In their book, Missional Spirituality, Roger Helland and Leonard Hjalmarson suggest that the priesthood of all believers may in fact have nothing to do with a democratic/flat church. Did Jesus hold a vote when he sent out his disciples, two by two, across Galilee or commission them to go to the ends of the earth? Since when does a democratic vote decide the will of God? Aren’t there times when a missional community must do what is unpopular in order to be faithful to the gospel they proclaim and the God that sends them?
The flatness and democratic process of a congregation can be a gift, but it puts us no clearer to better hearing or following the call of God than any other tradition.
The democratic process is also not the grand idea it once was. Like other systems, democracy can get stuck. Democracy can exclude voices. Democracy does not make a government or institution immune to bad leadership or poor decisions.
Likewise, our churches may claim to honor the priesthood of all believers and still live out a deep divide between clergy and laity. And as much as I like being treated like an expert in all things theological, it can become an idol that prevents me from learning, growing, and responding to God. Imagine instead a community where every member takes their call as minister and missionary seriously, in their workplace, home, neighborhood, and church.

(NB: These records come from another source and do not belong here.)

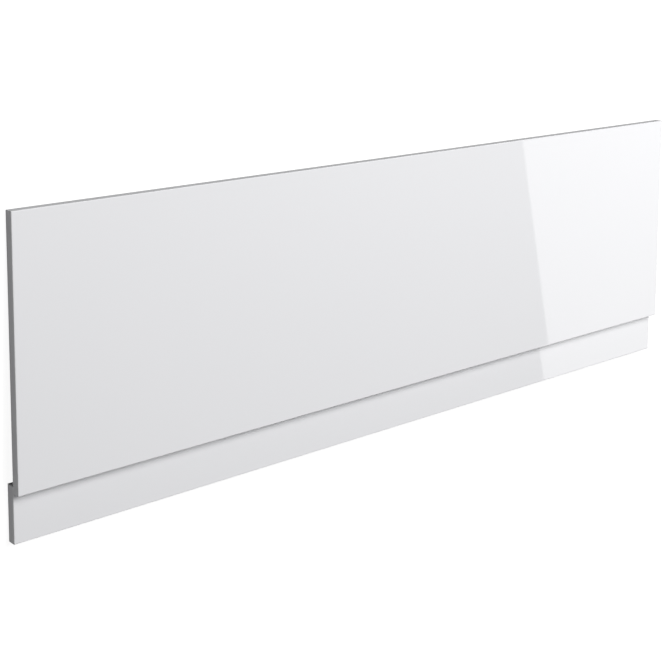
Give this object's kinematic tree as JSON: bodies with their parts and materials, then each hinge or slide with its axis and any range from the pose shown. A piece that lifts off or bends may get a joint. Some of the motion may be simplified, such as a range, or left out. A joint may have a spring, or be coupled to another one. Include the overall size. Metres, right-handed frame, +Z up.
{
  "type": "bath panel",
  "caption": "Long gloss white bath front panel with a plinth lapped behind its bottom edge; it closes the side of a bath.",
  "frame": {"origin": "on the floor, under the middle of the panel's outline as it lies on its back", "axes": "+X along the length, +Y towards the edge that goes under the bath's rim, +Z up; the front face looks up and slopes down by 2.24 degrees towards +Y, because the plinth behind it props that side up"},
  "size_m": [1.7, 0.561, 0.0364],
  "materials": {
    "gloss_white_board": "gloss"
  },
  "bodies": {
    "root": {"main_panel": "gloss_white_board", "plinth": "gloss_white_board"}
  },
  "joints": []
}
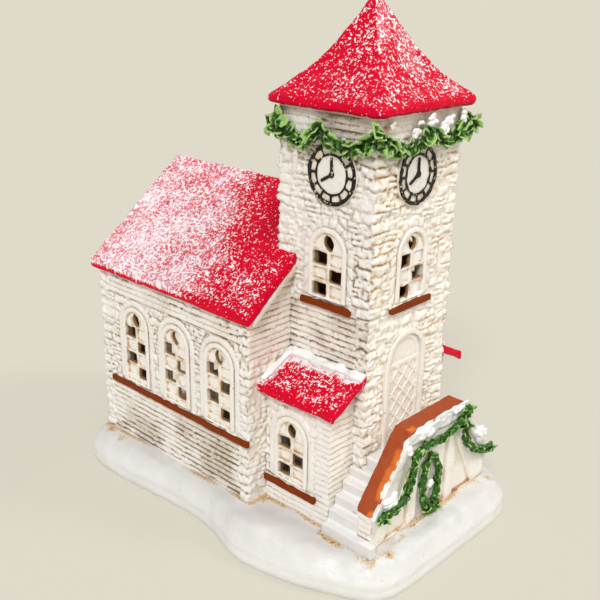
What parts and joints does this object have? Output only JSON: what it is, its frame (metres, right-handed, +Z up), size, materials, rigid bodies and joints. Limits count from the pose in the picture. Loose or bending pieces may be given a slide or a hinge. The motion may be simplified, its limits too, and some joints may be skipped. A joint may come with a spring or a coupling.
{
  "type": "ceramic christmas village house",
  "caption": "Glazed ceramic village hall with a square clock tower, red snowy roofs, garlands, a double stair and a snow base, lit by a slide-in battery tea light.",
  "frame": {"origin": "on the table, under the middle of the snow base", "axes": "+Z up; -Y is the front, with the door and stair; +Y is the back, with the tea light arch"},
  "size_m": [0.1264, 0.1721, 0.2105],
  "materials": {
    "cream_glaze": "glossy cream glaze with brown wash in the joints",
    "snow_glaze": "smooth glossy white glaze",
    "red_roof": "glossy red with white flock grains",
    "brown_paint": "glossy brown glaze",
    "green_paint": "glossy green glaze",
    "black_paint": "glossy black glaze line",
    "wax_plastic": "matt, wax-like",
    "flame_plastic": "translucent, frosted",
    "led_lens": "clear epoxy",
    "board": "green solder mask",
    "cell_metal": "brushed",
    "contact_metal": "bright",
    "switch_plastic": "moulded black"
  },
  "bodies": {
    "house": {"snow_base": "snow_glaze", "nave_walls": "cream_glaze", "nave_windows": "cream_glaze", "nave_sills": "brown_paint", "nave_roof": "red_roof", "bargeboards": "cream_glaze", "tower_walls": "cream_glaze", "tower_windows": "cream_glaze", "tower_sills": "brown_paint", "tower_roof": "red_roof", "tower_garland": "green_paint", "clock_dials": "cream_glaze", "clock_markings": "black_paint", "clock_hands": "black_paint", "door_leaf": "cream_glaze", "door_surround": "cream_glaze", "left_annex_walls": "cream_glaze", "left_annex_roof": "red_roof", "right_annex_walls": "cream_glaze", "right_annex_roof": "red_roof", "annex_windows": "cream_glaze", "annex_sills": "brown_paint", "annex_roof_snow": "snow_glaze", "landing": "snow_glaze", "left_steps": "snow_glaze", "right_steps": "snow_glaze", "stair_wall": "cream_glaze", "stair_coping": "brown_paint", "stair_snow": "snow_glaze", "stair_garland": "green_paint", "wreath": "green_paint"},
    "tea_light": {"candle_shell": "wax_plastic", "candle_tray": "wax_plastic", "candle_flame": "flame_plastic", "led": "led_lens", "circuit_board": "board", "coin_cell": "cell_metal", "battery_contacts": "contact_metal"},
    "cell_cover": {"battery_cover": "wax_plastic"},
    "switch": {"switch_slider": "switch_plastic"}
  },
  "joints": [
    {"name": "tea_light_slide", "type": "slide", "parent": "house", "child": "tea_light", "axis": [0, 1, 0], "range_m": [0, 0.067]},
    {"name": "cover_twist", "type": "hinge", "parent": "tea_light", "child": "cell_cover", "pos_m": [0, 0.04097, 0.015], "axis": [0, 0, 1], "range_deg": [0, 45]},
    {"name": "switch_slide", "type": "slide", "parent": "tea_light", "child": "switch", "axis": [1, 0, 0], "range_m": [0, 0.0024]}
  ]
}
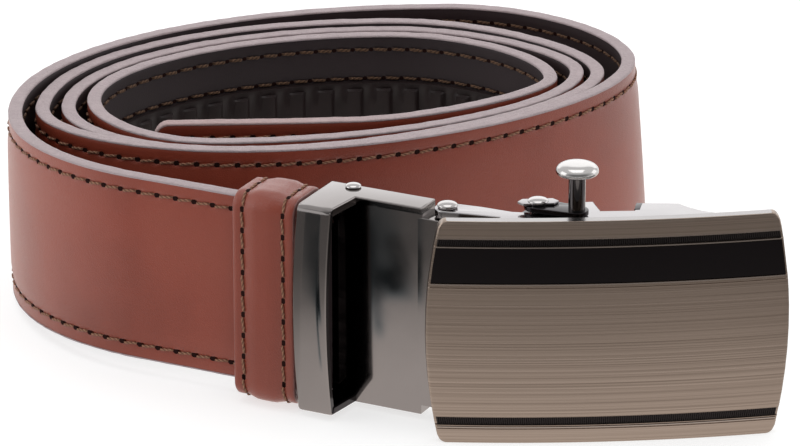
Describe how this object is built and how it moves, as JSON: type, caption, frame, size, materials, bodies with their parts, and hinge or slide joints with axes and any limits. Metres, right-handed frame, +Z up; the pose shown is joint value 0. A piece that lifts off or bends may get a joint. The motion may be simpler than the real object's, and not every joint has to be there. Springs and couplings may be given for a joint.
{
  "type": "ratchet belt",
  "caption": "Coiled leather belt with a toothed track inside, a stitched keeper, a hinged end clamp and a plate buckle with a sprung pawl that catches the track",
  "frame": {"origin": "bottom centre of the bounding box, on the surface the belt stands on", "axes": "X along the buckle's face plate from the hinge to its free end, Y back into the coil, Z up, along the strap's width"},
  "size_m": [0.136, 0.1386, 0.0499],
  "materials": {
    "leather": "smooth reddish-brown leather with a soft sheen and painted edges",
    "lining": "dark smooth lining leather",
    "track": "dark flexible plastic with moulded teeth",
    "clamp_metal": "polished gunmetal plating",
    "frame_metal": "polished gunmetal plating",
    "plate_metal": "warm grey plating brushed lengthways",
    "black_band": "gloss black enamel",
    "bright_metal": "bright polished steel"
  },
  "bodies": {
    "strap": {"strap_leather": "leather", "strap_lining": "lining", "ratchet_track": "track", "keeper_loop": "leather", "clamp_body": "clamp_metal", "clamp_jaw": "clamp_metal", "clamp_pin": "bright_metal"},
    "buckle": {"buckle_frame": "frame_metal", "face_plate": "plate_metal", "face_band": "black_band", "hinge_pin": "bright_metal", "pawl_rivet": "bright_metal"},
    "pawl": {"pawl": "frame_metal", "release_lever": "bright_metal"}
  },
  "joints": [
    {"name": "buckle_hinge", "type": "hinge", "parent": "strap", "child": "buckle", "pos_m": [0.00891, -0.05712, 0.0206], "axis": [0, 0, 1], "range_deg": [-31, 15]},
    {"name": "pawl_pivot", "type": "hinge", "parent": "buckle", "child": "pawl", "pos_m": [0.02451, -0.05952, 0.0206], "axis": [0, 0, 1], "range_deg": [0, 12], "stiffness_Nm_per_rad": 0.02}
  ]
}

As we seek then to be faithful Christians and communities in our world, it can no longer be about perfecting our system or tradition. Sure, the tools and resources we have at our disposal make a difference. The way we as communities make decisions, include and empower voices, and come to common direction is important. Just as the early church did (looking at you, Jerusalem Council), we will have to deliberate and choose a course into an uncertain future.
I am grateful for what I inherited. I am thankful for my tradition’s rich resources, strengths, and challenges. I am honored to have received such treasures that help guide me in my faith. I plan to pass many of them on to my children and those I have the privilege to mentor.
But I recognize that those gifts are not always relevant in the ways I think. Like every generation that has come before, I honor them but also seek to discover richer meaning, to cast my net into the deep, to discover the precious jewels hidden in a field of weeds. It is not easy.
Helland and Hjalmarson insist that a priesthood of all believers, when practiced, ”suggests a missional adventure for entire congregations who have direct access to God and who mediate God to their local communities.”
Not quite the cotton ball sheep and fuzzy shepherds some people may be expecting – but something worth living into and passing on to future generations all the same.